Évidemment, nous, chrétiens, devons toujours être accueillants envers les pécheurs repentants s’ils sont sincères, quel que soit le degré de haine manifesté antérieurement, et si M. Bouchet regrette ses écrits (ceux-ci et d’autres), nous lui pardonnons bien volontiers. Mais il y aurait d’autres choses à lui demander : pourquoi, si son intérêt pour l’occultisme est purement documentaire, se disait-il, dans une note officielle de son mouvement « Nouvelle Résistance » datée du 10/01/1992, « inquiet des rumeurs internes critiquant mon appartenance à l’ordre de Thélème, OTO et AA [Astrum Argentum ?] (Aleister Crowley) et mes activités ésotériques (au caractère strictement privé) au sein d’organisations orientalistes », il parlait bien là « d’appartenance » et non seulement de « fréquentation », d’autant plus, si on en croit un reportage encore visible sur internet, quand une réunion « luciférienne » de l’OTO a lieu à son domicile ? Et pourquoi ces allusions récurrentes à Crowley, et ces publications sur les réseaux sociaux, discrètes mais suffisamment explicites, d’images à caractères satanistes ?

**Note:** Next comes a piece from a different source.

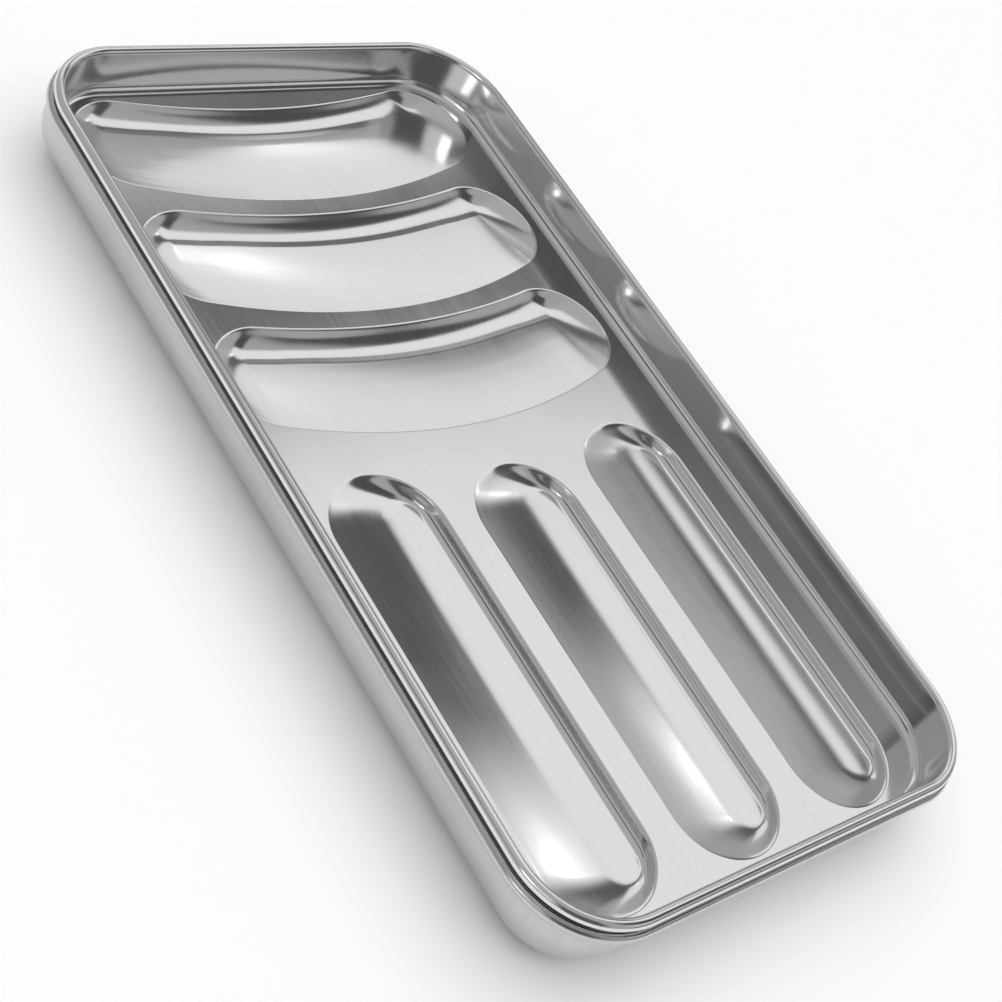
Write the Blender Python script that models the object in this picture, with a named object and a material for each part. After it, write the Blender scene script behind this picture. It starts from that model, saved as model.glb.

Alors, M. Bouchet pourra s’en tirer comme d’habitude en insultant copieusement ceux qui le critiquent, et en évitant de répondre sur le fond. Nous ferons néanmoins remarquer au lecteur que nous ne l’accusons ni de pédophilie, ni d’homosexualité, ni de quoi que ce soit non prouvé par des sources. Si ces sources sont fausses ou mal interprétées, qu’il nous l’explique : nous serions heureux de l’entendre et reconnaîtrions notre erreur, et comme cela toutes ces sources accessibles à tous (nous n’avons fouillé aucune poubelle ni espionné personne) seront définitivement décrédibilisées. En revanche, s’il continue de ne répondre que par des insultes et ne répond précisément à aucune critique, il faudrait tout de même que les nationaux en général et les catholiques en particulier se posent réellement la question de la fréquentabilité de M. Bouchet.